Outside, the blustering snow has turned to rain and the train has picked up a few more passengers. I am struck that over the course of one train ride, I have seen so many different landscapes... And yet, the same train track connects them seamlessly. It reminds me of the bike trip that Sebastian and I did this summer. We biked for a week along the Donau River, starting at the source and ending at Regensbourg about 600km or so away. We followed the water, sometimes a trickle of a stream, sometimes a wide, wide river, through endless corn fields, austere cliffs, old villages, monestaries, forests, and big cities. I find myself looking back at the past year, and the past few years even, and wonder, through all these landscapes of life, what has been my river, what has guided me or carried me on this crazy ride? Not long ago I would have said Peace, the desire to cultivate God's Peace in the world. And I do believe that we are all called to be instruments of God's Peace, no matter what life landscape we find ourselves in.
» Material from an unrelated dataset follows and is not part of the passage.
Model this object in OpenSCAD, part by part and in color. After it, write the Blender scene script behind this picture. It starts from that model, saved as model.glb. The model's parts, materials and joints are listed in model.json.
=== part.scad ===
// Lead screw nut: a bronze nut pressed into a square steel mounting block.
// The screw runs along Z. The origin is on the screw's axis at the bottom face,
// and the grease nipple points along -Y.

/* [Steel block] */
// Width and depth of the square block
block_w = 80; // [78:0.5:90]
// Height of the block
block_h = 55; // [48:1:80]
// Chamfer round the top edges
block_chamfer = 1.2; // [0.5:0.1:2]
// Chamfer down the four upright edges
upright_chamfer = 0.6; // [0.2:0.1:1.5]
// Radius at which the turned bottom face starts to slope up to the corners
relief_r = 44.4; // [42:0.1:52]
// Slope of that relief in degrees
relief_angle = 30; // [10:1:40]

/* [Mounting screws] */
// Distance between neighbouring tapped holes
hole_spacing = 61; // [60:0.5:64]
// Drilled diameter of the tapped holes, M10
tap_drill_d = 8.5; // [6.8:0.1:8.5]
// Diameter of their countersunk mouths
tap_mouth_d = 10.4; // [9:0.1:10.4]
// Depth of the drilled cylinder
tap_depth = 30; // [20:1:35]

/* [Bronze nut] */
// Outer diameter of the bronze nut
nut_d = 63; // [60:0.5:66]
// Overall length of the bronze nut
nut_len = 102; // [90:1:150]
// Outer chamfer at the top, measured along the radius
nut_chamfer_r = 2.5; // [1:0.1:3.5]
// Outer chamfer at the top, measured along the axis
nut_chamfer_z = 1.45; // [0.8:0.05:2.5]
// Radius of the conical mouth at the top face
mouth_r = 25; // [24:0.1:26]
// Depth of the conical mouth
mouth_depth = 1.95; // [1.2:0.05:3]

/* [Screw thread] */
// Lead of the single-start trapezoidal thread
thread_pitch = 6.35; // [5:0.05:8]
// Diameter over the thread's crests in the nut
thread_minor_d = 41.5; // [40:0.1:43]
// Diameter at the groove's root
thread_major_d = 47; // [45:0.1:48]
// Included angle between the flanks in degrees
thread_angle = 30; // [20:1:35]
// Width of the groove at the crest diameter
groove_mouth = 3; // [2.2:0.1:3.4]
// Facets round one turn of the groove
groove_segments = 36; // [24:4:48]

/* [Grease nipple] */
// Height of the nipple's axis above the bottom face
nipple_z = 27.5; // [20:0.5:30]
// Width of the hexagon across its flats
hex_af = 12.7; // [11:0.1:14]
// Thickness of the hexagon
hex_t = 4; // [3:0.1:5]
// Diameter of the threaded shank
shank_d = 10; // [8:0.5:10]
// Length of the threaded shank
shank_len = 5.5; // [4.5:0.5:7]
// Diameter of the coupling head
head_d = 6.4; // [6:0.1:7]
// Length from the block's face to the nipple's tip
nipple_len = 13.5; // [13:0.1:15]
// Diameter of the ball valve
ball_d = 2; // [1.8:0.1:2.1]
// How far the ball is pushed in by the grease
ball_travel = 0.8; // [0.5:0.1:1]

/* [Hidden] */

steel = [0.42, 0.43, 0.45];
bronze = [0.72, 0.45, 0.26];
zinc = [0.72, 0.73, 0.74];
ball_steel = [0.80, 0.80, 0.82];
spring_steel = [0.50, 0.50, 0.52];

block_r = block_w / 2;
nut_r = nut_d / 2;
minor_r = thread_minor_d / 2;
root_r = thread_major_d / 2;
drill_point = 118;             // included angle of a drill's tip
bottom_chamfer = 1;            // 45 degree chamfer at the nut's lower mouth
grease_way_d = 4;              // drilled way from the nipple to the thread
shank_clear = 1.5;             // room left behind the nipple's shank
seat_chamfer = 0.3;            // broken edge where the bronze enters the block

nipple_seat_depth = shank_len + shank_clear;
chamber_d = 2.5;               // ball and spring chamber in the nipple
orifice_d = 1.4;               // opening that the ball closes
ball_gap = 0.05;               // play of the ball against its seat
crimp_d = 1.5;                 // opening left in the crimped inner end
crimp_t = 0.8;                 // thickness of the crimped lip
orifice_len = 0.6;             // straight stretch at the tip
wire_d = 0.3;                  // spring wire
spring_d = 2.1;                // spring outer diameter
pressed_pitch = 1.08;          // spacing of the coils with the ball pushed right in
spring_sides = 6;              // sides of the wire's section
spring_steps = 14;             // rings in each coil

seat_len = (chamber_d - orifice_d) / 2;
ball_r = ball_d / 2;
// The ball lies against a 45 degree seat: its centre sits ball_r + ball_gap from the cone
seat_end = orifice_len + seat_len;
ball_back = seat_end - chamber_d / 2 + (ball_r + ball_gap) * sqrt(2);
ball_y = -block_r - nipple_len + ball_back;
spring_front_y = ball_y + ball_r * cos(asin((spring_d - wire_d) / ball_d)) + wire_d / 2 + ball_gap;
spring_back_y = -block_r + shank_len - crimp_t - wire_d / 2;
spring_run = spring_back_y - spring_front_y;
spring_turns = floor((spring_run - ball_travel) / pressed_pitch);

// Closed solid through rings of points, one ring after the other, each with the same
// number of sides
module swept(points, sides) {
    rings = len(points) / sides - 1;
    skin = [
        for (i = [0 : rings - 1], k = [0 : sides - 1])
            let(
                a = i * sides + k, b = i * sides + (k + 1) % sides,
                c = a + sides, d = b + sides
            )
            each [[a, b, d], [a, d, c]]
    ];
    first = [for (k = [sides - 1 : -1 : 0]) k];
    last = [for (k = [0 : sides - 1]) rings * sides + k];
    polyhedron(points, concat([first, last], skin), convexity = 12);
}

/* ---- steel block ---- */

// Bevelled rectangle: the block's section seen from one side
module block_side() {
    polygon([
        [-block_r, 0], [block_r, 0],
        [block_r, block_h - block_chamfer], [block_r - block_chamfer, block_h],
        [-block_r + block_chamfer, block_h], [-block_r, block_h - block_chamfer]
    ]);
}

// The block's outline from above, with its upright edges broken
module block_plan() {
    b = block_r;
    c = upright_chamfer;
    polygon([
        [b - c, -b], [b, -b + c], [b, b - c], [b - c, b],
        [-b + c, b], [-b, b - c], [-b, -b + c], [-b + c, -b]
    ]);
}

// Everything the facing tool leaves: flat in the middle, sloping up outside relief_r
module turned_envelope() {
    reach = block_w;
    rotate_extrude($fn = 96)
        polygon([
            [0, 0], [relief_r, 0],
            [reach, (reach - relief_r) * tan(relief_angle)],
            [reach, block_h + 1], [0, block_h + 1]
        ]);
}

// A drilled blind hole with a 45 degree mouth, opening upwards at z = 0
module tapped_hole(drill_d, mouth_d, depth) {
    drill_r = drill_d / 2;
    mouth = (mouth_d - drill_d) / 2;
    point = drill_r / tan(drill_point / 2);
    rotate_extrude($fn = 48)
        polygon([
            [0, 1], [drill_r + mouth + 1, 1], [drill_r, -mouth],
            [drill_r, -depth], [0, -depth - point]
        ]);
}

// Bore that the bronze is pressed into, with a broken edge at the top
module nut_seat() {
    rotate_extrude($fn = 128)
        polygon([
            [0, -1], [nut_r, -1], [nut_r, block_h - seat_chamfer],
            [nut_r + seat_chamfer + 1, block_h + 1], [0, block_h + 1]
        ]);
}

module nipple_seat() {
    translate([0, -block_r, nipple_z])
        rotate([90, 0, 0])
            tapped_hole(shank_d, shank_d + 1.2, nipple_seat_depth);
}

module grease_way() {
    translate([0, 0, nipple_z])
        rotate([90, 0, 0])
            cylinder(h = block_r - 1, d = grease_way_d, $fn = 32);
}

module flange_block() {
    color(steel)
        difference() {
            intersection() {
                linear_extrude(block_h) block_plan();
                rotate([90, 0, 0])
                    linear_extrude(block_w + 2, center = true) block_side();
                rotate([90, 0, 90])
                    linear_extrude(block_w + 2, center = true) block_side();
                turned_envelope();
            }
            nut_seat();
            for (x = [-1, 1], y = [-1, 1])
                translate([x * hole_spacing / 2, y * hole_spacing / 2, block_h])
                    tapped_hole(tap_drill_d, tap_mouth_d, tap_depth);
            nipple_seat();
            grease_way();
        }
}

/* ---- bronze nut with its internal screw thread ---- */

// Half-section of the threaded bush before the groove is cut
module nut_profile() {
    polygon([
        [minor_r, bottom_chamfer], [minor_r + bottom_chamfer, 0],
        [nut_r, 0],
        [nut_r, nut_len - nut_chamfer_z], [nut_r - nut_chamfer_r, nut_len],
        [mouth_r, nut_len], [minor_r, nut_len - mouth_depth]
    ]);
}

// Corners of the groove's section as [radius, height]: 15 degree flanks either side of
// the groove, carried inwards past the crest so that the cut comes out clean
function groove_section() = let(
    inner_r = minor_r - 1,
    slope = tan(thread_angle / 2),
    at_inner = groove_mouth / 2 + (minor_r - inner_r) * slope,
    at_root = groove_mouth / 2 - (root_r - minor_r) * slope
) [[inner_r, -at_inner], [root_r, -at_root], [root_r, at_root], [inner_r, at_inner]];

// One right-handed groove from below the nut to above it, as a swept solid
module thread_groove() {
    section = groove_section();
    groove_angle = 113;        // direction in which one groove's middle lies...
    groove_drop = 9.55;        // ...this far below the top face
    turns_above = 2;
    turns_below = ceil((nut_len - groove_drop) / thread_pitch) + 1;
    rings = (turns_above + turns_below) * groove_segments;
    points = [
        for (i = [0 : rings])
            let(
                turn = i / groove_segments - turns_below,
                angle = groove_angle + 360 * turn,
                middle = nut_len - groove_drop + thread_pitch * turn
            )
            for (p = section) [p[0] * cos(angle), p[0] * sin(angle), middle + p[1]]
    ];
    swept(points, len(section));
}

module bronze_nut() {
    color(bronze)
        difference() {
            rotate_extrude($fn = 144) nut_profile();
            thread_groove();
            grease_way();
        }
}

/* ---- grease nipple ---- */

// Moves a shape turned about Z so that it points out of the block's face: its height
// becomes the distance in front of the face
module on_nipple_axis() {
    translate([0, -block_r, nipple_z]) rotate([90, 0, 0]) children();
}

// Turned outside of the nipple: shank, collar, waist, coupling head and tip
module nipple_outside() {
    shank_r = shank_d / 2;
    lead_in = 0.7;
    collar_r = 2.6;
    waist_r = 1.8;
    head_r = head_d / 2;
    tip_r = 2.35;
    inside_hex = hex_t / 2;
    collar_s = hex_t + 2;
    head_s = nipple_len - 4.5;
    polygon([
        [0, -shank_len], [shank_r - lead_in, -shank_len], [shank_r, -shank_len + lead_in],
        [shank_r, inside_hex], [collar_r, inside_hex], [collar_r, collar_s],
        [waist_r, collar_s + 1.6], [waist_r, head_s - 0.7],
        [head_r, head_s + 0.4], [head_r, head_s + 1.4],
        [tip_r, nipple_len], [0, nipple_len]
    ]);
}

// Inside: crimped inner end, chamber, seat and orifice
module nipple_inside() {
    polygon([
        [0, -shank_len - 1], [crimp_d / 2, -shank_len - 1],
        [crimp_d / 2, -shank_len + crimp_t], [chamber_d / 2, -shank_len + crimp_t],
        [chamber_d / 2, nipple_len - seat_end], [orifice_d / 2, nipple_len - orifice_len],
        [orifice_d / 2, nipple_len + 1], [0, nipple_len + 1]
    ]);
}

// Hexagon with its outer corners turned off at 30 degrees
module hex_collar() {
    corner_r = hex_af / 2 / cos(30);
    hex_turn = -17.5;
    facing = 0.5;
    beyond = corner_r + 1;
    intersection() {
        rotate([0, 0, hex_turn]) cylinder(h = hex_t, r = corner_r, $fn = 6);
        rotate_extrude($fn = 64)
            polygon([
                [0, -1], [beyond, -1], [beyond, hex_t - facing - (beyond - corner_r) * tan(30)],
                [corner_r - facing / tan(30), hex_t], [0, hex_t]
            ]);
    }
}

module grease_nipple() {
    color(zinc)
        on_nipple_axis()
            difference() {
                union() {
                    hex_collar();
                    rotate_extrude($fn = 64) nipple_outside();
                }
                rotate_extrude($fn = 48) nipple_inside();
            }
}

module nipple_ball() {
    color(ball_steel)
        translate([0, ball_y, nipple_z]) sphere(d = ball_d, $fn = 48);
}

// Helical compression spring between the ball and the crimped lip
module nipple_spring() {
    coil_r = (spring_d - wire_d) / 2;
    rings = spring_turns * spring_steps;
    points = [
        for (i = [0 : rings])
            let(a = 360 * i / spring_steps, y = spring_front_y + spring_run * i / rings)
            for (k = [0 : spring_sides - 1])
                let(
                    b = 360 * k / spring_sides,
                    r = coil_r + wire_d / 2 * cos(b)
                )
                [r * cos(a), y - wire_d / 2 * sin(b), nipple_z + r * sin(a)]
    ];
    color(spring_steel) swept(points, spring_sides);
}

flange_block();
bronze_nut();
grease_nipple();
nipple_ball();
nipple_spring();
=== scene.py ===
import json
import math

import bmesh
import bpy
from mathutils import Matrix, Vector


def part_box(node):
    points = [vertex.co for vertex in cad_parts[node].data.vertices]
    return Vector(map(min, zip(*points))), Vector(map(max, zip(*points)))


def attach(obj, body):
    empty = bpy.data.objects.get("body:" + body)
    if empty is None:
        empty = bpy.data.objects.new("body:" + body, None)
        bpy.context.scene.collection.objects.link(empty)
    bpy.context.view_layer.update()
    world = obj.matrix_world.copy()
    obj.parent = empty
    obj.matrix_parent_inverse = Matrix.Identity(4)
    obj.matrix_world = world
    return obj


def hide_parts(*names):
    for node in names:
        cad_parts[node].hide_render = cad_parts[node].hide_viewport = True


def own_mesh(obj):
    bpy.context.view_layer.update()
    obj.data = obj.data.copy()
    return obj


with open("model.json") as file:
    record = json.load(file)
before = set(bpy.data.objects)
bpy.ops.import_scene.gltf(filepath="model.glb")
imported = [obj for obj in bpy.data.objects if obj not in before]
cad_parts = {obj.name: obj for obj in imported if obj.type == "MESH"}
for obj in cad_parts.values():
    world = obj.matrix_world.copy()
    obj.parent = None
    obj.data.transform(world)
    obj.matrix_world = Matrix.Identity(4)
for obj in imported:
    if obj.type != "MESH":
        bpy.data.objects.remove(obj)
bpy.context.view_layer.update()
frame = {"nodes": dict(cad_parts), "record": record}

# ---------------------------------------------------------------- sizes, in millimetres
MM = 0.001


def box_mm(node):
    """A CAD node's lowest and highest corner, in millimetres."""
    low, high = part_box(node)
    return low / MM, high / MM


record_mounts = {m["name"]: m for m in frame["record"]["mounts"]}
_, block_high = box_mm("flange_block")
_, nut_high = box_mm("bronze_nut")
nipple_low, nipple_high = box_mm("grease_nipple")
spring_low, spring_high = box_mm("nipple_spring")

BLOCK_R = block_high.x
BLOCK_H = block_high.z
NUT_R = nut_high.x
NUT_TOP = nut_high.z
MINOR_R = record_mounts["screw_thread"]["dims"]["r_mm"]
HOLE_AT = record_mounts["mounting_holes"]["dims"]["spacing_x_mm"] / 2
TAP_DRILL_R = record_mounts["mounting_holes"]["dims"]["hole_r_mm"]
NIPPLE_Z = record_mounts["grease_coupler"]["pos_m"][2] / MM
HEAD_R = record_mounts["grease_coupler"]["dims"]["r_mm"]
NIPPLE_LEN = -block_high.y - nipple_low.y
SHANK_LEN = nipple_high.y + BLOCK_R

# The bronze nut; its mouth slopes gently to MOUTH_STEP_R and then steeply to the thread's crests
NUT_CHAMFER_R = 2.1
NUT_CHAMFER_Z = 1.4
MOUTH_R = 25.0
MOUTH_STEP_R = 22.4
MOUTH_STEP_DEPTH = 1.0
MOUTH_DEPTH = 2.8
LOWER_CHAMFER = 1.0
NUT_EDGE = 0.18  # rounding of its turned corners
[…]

But what ties these landscapes together more fundamentally (and I do not mean only in my life--I would venture that such is true for all of us) is Love. That sounds very idealistic and silly (and yes, I am the one who bought a one-way ticket to a foreign country in order to continue a fairy-tale romance, so I would understand if you don't trust my youthful "wisdom"), but Love is a powerful and constant motivator, whether I have always been aware of it or not. And, to venture one more abstract and idealistic conclusion, it is this constant Love that empowers us to be peace makers...
And with that last little bit of philosophising, I think I will draw this, my first "New Year's" letter, too a close. May God's Love and Peace be with you in the coming year and may you see many fantastic and wonderful landscapes (perhaps Freiburg?).